Use this file to discover all available pages before exploring further.

Overview

Sockudo is designed for high-performance real-time communication. This guide covers configuration options and best practices for tuning Sockudo to handle high concurrent connection loads efficiently.

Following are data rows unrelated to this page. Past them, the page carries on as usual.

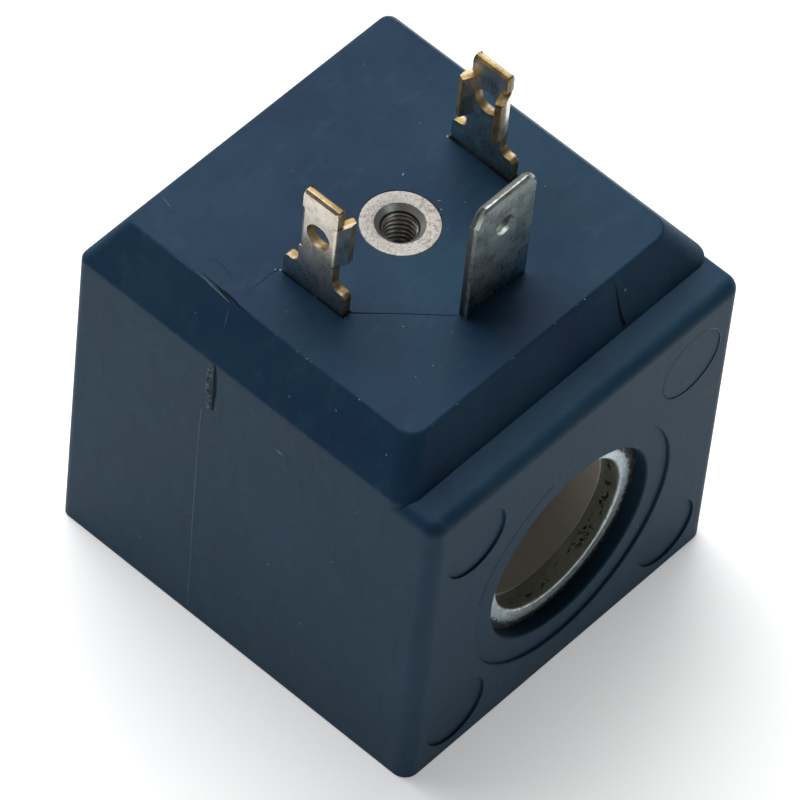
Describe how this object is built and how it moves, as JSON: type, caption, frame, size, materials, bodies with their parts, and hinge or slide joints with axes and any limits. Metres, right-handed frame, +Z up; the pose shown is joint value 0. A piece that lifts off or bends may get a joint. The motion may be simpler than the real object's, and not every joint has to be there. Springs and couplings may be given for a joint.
{
  "type": "solenoid valve coil",
  "caption": "Moulded coil for a solenoid valve: a bevelled block with a through bore for the armature tube, blade terminals and a threaded insert on top.",
  "frame": {"origin": "middle of the base, which is the side opposite the terminals", "axes": "+Z up towards the terminals, the bore along Y, the face with the round marks towards -Y"},
  "size_m": [0.0336, 0.0354, 0.0461],
  "materials": {
    "moulded_body": "satin",
    "bobbin_plastic": "matt",
    "carrier_plastic": "matt",
    "yoke_steel": "zinc plated",
    "insert_steel": "turned and plated",
    "earth_steel": "tin plated, satin",
    "washer_steel": "satin",
    "power_brass": "tinned faces and sheared brass edges",
    "winding_copper": "enamelled copper",
    "film_tape": "gloss film",
    "sleeve_plastic": "matt",
    "solder_metal": "bright solder"
  },
  "bodies": {
    "root": {"encapsulation": "moulded_body", "bobbin": "bobbin_plastic", "terminal_carrier": "carrier_plastic", "yoke_bracket": "yoke_steel", "yoke_keeper": "yoke_steel", "threaded_insert": "insert_steel", "contact_washer": "washer_steel", "earth_terminal": "earth_steel", "power_terminal_left": "power_brass", "power_terminal_right": "power_brass", "winding": "winding_copper", "core_tape": "film_tape", "winding_tape": "film_tape", "lead_strip": "film_tape", "start_lead": "winding_copper", "finish_lead": "winding_copper", "start_sleeve": "sleeve_plastic", "finish_sleeve": "sleeve_plastic", "solder_joint_left": "solder_metal", "solder_joint_right": "solder_metal"}
  },
  "joints": []
}
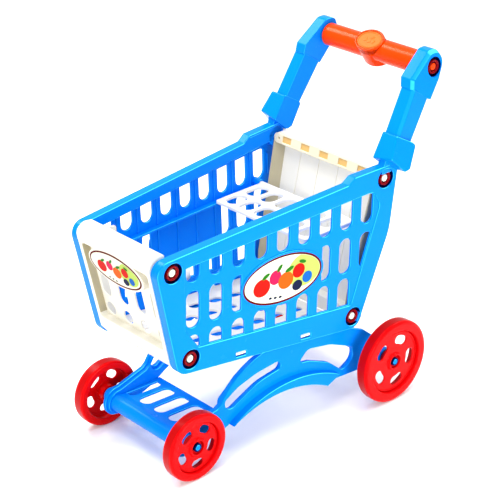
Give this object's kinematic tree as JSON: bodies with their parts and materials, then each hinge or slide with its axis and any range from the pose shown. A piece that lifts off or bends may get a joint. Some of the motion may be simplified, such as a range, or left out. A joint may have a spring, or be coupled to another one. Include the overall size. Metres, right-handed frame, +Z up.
{
  "type": "toy shopping cart",
  "caption": "Child's toy supermarket trolley: slotted plastic basket with a folding seat flap, arched chassis, rolling wheels and a round push handle.",
  "frame": {"origin": "on the ground, at the middle of the trolley's width and length", "axes": "+Z up, -Y towards the nose, +Y towards the handle, +X the trolley's left side"},
  "size_m": [0.2332, 0.4067, 0.4048],
  "materials": {
    "blue_plastic": "bright sky blue, moulded, semi-gloss",
    "red_plastic": "saturated red, glossy",
    "cream_plastic": "ivory, semi-gloss",
    "white_plastic": "white, semi-gloss",
    "orange_plastic": "orange, glossy",
    "label_film": "printed film, pale yellow with a dark red edge",
    "steel_rod": "plain steel rod"
  },
  "bodies": {
    "trolley": {"left_side_panel": "blue_plastic", "left_label": "label_film", "left_chassis_frame": "blue_plastic", "left_handle_arm": "blue_plastic", "front_left_axle_cap": "blue_plastic", "rear_left_axle_cap": "blue_plastic", "left_front_top_nut": "red_plastic", "left_front_low_nut": "red_plastic", "left_rear_low_nut": "red_plastic", "left_rear_top_nut": "red_plastic", "left_handle_nut": "red_plastic", "right_side_panel": "blue_plastic", "right_label": "label_film", "right_chassis_frame": "blue_plastic", "right_handle_arm": "blue_plastic", "front_right_axle_cap": "blue_plastic", "rear_right_axle_cap": "blue_plastic", "right_front_top_nut": "red_plastic", "right_front_low_nut": "red_plastic", "right_rear_low_nut": "red_plastic", "right_rear_top_nut": "red_plastic", "right_handle_nut": "red_plastic", "front_panel": "cream_plastic", "rear_panel": "cream_plastic", "floor_panel": "cream_plastic", "front_shelf": "blue_plastic", "front_crossbar": "blue_plastic", "rear_crossbar": "blue_plastic", "front_axle": "steel_rod", "rear_axle": "steel_rod", "rear_axle_tube": "blue_plastic", "handle_bar": "orange_plastic", "handle_badge": "orange_plastic", "front_label": "label_film"},
    "seat": {"seat_flap": "white_plastic"},
    "front_left_wheel": {"front_left_wheel": "red_plastic"},
    "front_right_wheel": {"front_right_wheel": "red_plastic"},
    "rear_left_wheel": {"rear_left_wheel": "red_plastic"},
    "rear_right_wheel": {"rear_right_wheel": "red_plastic"}
  },
  "joints": [
    {"name": "seat_fold", "type": "hinge", "parent": "trolley", "child": "seat", "pos_m": [0, 0.079, 0.224], "axis": [-1, 0, 0], "range_deg": [0, 105]},
    {"name": "front_left_wheel_roll", "type": "hinge", "parent": "trolley", "child": "front_left_wheel", "pos_m": [0.0769, -0.1613, 0.0394], "axis": [1, 0, 0], "continuous": true},
    {"name": "front_right_wheel_roll", "type": "hinge", "parent": "trolley", "child": "front_right_wheel", "pos_m": [-0.0769, -0.1613, 0.0394], "axis": [1, 0, 0], "continuous": true},
    {"name": "rear_left_wheel_roll", "type": "hinge", "parent": "trolley", "child": "rear_left_wheel", "pos_m": [0.1087, 0.1119, 0.0507], "axis": [1, 0, 0], "continuous": true},
    {"name": "rear_right_wheel_roll", "type": "hinge", "parent": "trolley", "child": "rear_right_wheel", "pos_m": [-0.1087, 0.1119, 0.0507], "axis": [1, 0, 0], "continuous": true}
  ]
}
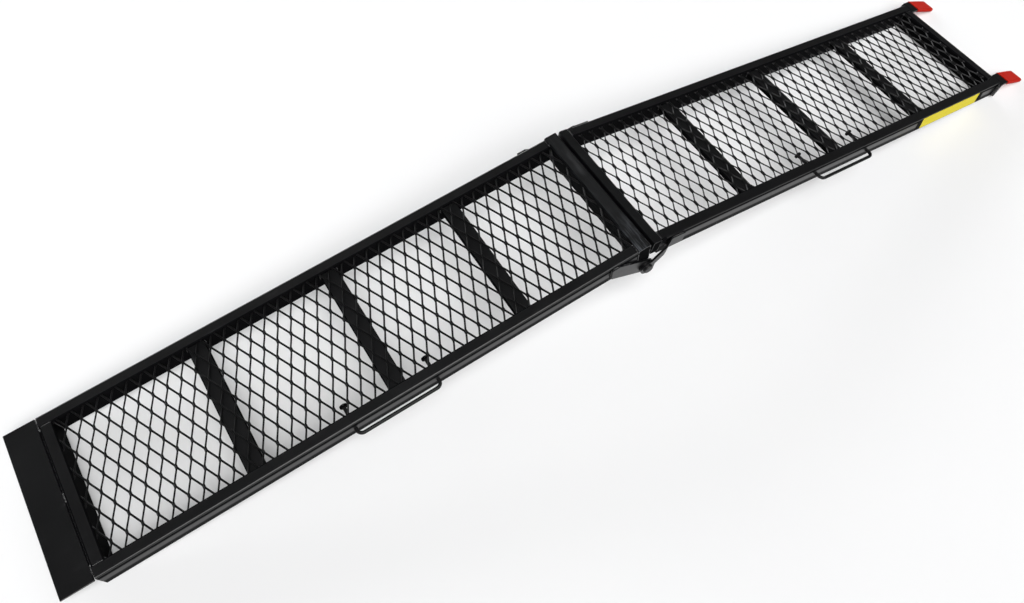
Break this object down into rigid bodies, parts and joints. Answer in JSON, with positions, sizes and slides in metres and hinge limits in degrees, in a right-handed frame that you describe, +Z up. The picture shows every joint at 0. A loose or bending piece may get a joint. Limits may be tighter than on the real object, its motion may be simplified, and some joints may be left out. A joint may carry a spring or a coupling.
{
  "type": "folding loading ramp",
  "caption": "Narrow folding loading ramp: two welded tube frames with expanded metal decks, hinged below the rails, with a ground plate, capped hooks and slide-out carry handles.",
  "frame": {"origin": "on the floor, at the middle of the footprint of the opened ramp", "axes": "+X along the ramp from the ground plate to the hooks, +Y across it to the side without handles, +Z up"},
  "size_m": [2.0806, 0.318, 0.1511],
  "materials": {
    "black_powder_coat": "semi-gloss powder coat with light orange peel",
    "mesh_black": "semi-gloss powder coat over raised expanded steel",
    "handle_black": "semi-gloss powder coat on round bar",
    "dark_hardware": "black oxide",
    "red_vinyl": "glossy dipped vinyl",
    "yellow_sticker": "plain glossy vinyl sticker, no lettering"
  },
  "bodies": {
    "lower_section": {"lower_rail_near": "black_powder_coat", "lower_rail_far": "black_powder_coat", "lower_end_member": "black_powder_coat", "lower_hinge_member": "black_powder_coat", "lower_hinge_closers": "black_powder_coat", "lower_crossmember_1": "black_powder_coat", "lower_crossmember_2": "black_powder_coat", "lower_crossmember_3": "black_powder_coat", "lower_deck_mesh": "mesh_black", "ground_plate": "black_powder_coat", "ground_plate_welds": "black_powder_coat", "lower_bracket_near": "black_powder_coat", "lower_bracket_far": "black_powder_coat", "hinge_thrust_washers": "dark_hardware", "hinge_nut_washers": "dark_hardware", "hinge_bolt_near": "dark_hardware", "hinge_bolt_far": "dark_hardware", "hinge_nuts": "dark_hardware"},
    "upper_section": {"upper_rail_near": "black_powder_coat", "upper_rail_far": "black_powder_coat", "upper_end_member": "black_powder_coat", "upper_hinge_member": "black_powder_coat", "upper_hinge_closers": "black_powder_coat", "upper_crossmember_1": "black_powder_coat", "upper_crossmember_2": "black_powder_coat", "upper_crossmember_3": "black_powder_coat", "upper_deck_mesh": "mesh_black", "upper_arm_near": "black_powder_coat", "upper_arm_far": "black_powder_coat", "hook_near": "black_powder_coat", "hook_far": "black_powder_coat", "hook_cap_near": "red_vinyl", "hook_cap_far": "red_vinyl", "side_label": "yellow_sticker"},
    "lower_handle": {"lower_handle": "handle_black", "lower_handle_stops": "handle_black"},
    "upper_handle": {"upper_handle": "handle_black", "upper_handle_stops": "handle_black"}
  },
  "joints": [
    {"name": "fold", "type": "hinge", "parent": "lower_section", "child": "upper_section", "pos_m": [-0.03515, 0, 0.09305], "axis": [0, 1, 0], "range_deg": [0, 166.8]},
    {"name": "lower_handle_slide", "type": "slide", "parent": "lower_section", "child": "lower_handle", "axis": [0, -1, 0], "range_m": [-0.003, 0.0193]},
    {"name": "upper_handle_slide", "type": "slide", "parent": "upper_section", "child": "upper_handle", "axis": [0, -1, 0], "range_m": [-0.0065, 0.0278]}
  ]
}
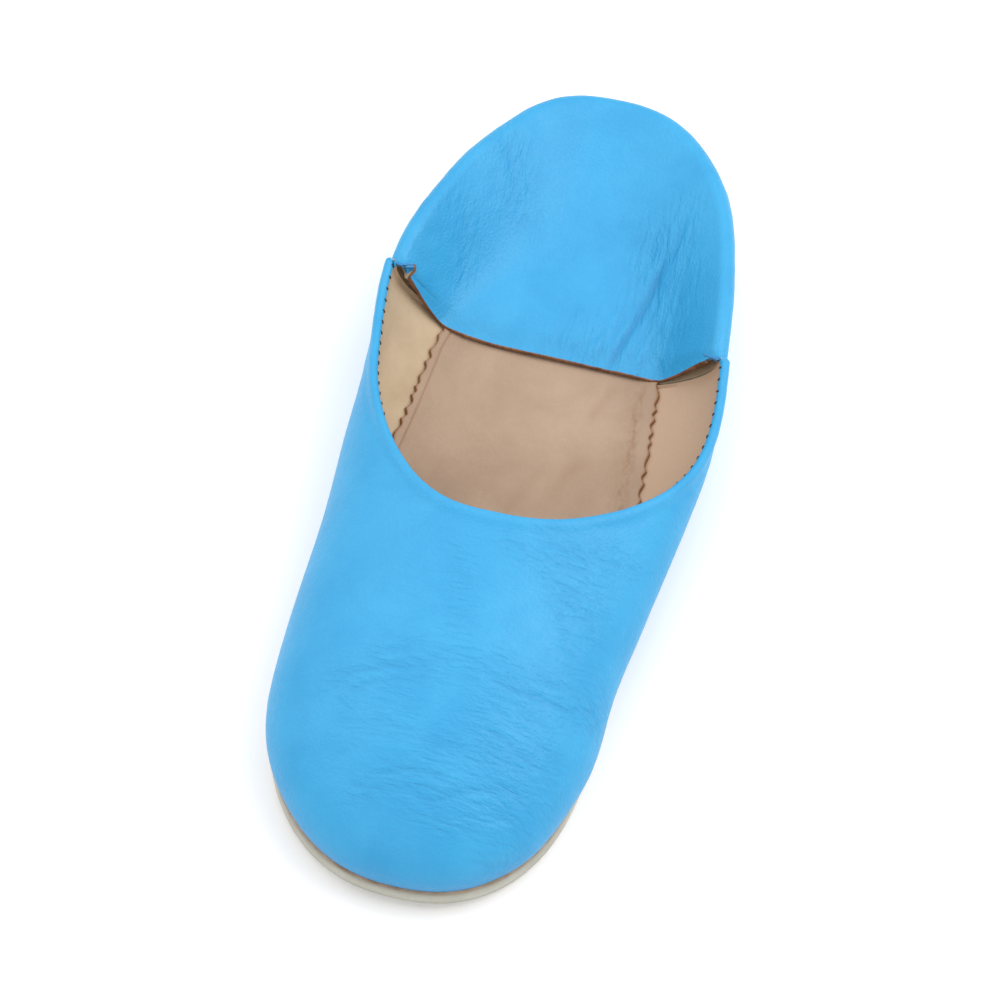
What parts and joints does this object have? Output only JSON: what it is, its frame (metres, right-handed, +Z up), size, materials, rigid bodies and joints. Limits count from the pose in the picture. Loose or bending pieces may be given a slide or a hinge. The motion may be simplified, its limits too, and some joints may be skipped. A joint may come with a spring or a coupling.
{
  "type": "babouche slipper",
  "caption": "Left leather babouche slipper with a flat sole, a plain rounded vamp and its heel quarter folded down flat inside.",
  "frame": {"origin": "under the middle of the shoe's box, on the ground", "axes": "+Y from the toe to the heel, +X to the lateral side, +Z up"},
  "size_m": [0.1026, 0.2622, 0.0439],
  "materials": {
    "blue_goatskin": "sky blue goatskin, smooth with fine grain and soft creases",
    "natural_leather": "undyed tan sheepskin, matt",
    "sole_leather": "pale sole leather with a cut edge"
  },
  "bodies": {
    "root": {"outsole": "sole_leather", "insole": "natural_leather", "vamp": "blue_goatskin", "heel_quarter": "blue_goatskin"}
  },
  "joints": []
}
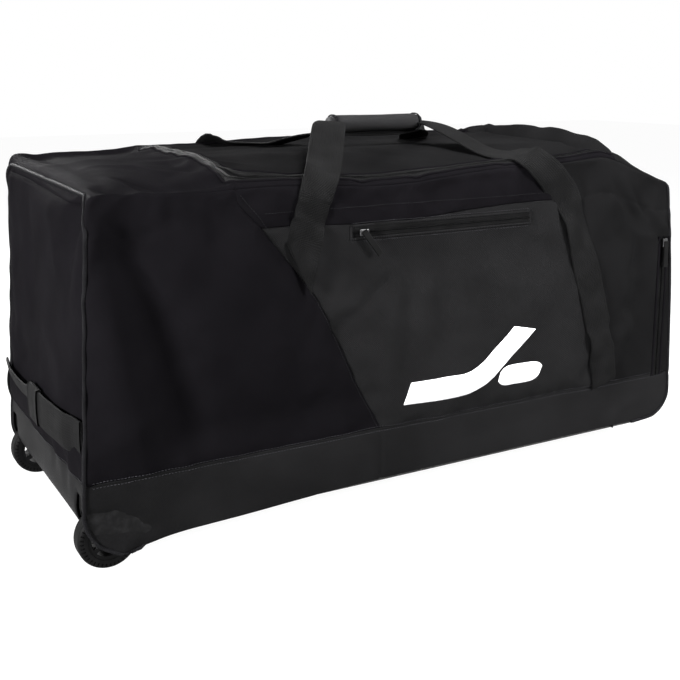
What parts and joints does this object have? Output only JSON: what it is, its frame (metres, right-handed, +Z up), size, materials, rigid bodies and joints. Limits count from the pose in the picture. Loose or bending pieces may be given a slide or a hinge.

Connection Pool Optimization

Database Connection Pools

Connection pooling is critical for production deployments using external databases. Environment Variables:
# Global pooling settings (applies to all SQL backends)
DATABASE_POOLING_ENABLED=true
DATABASE_POOL_MIN=2
DATABASE_POOL_MAX=10

# MySQL-specific overrides (takes precedence when set)
DATABASE_MYSQL_POOL_MIN=4
DATABASE_MYSQL_POOL_MAX=32

# PostgreSQL-specific overrides
DATABASE_POSTGRES_POOL_MIN=2
DATABASE_POSTGRES_POOL_MAX=16
Configuration File:
{
  "database": {
    "pooling_enabled": true,
    "pool_min": 2,
    "pool_max": 10
  }
}
DynamoDB uses the AWS SDK client which manages its own connection behavior. Pool settings do not apply to DynamoDB.

Redis Connection Pools

# Redis connection pool size
REDIS_CONNECTION_POOL_SIZE=10
Recommended Pool Sizes by Deployment Size:
Deployment SizeDatabase Pool MaxRedis Pool Size
Small (1-1K connections)5-105
Medium (1K-10K connections)10-2010
Large (10K-50K connections)20-4020
Extra Large (50K+ connections)40-10050

WebSocket Buffer Configuration

Sockudo uses bounded buffers to protect against slow consumers that can’t keep up with message delivery.

Buffer Limit Modes

Mode 1: Message Count Only (Default - Fastest)
WEBSOCKET_MAX_MESSAGES=1000
WEBSOCKET_MAX_BYTES=none
WEBSOCKET_DISCONNECT_ON_BUFFER_FULL=true
{
  "websocket": {
    "max_messages": 1000,
    "max_bytes": null,
    "disconnect_on_buffer_full": true
  }
}
Mode 2: Byte Size Only (Precise Memory Control)
WEBSOCKET_MAX_MESSAGES=none
WEBSOCKET_MAX_BYTES=1048576  # 1MB
WEBSOCKET_DISCONNECT_ON_BUFFER_FULL=true
{
  "websocket": {
    "max_messages": null,
    "max_bytes": 1048576,
    "disconnect_on_buffer_full": true
  }
}
Mode 3: Both Limits (Most Precise)
WEBSOCKET_MAX_MESSAGES=1000
WEBSOCKET_MAX_BYTES=1048576
WEBSOCKET_DISCONNECT_ON_BUFFER_FULL=true

Buffer Behavior

  • When disconnect_on_buffer_full: true → Connection is closed with error code 4100
  • When disconnect_on_buffer_full: false → New messages are dropped silently (logged as warning)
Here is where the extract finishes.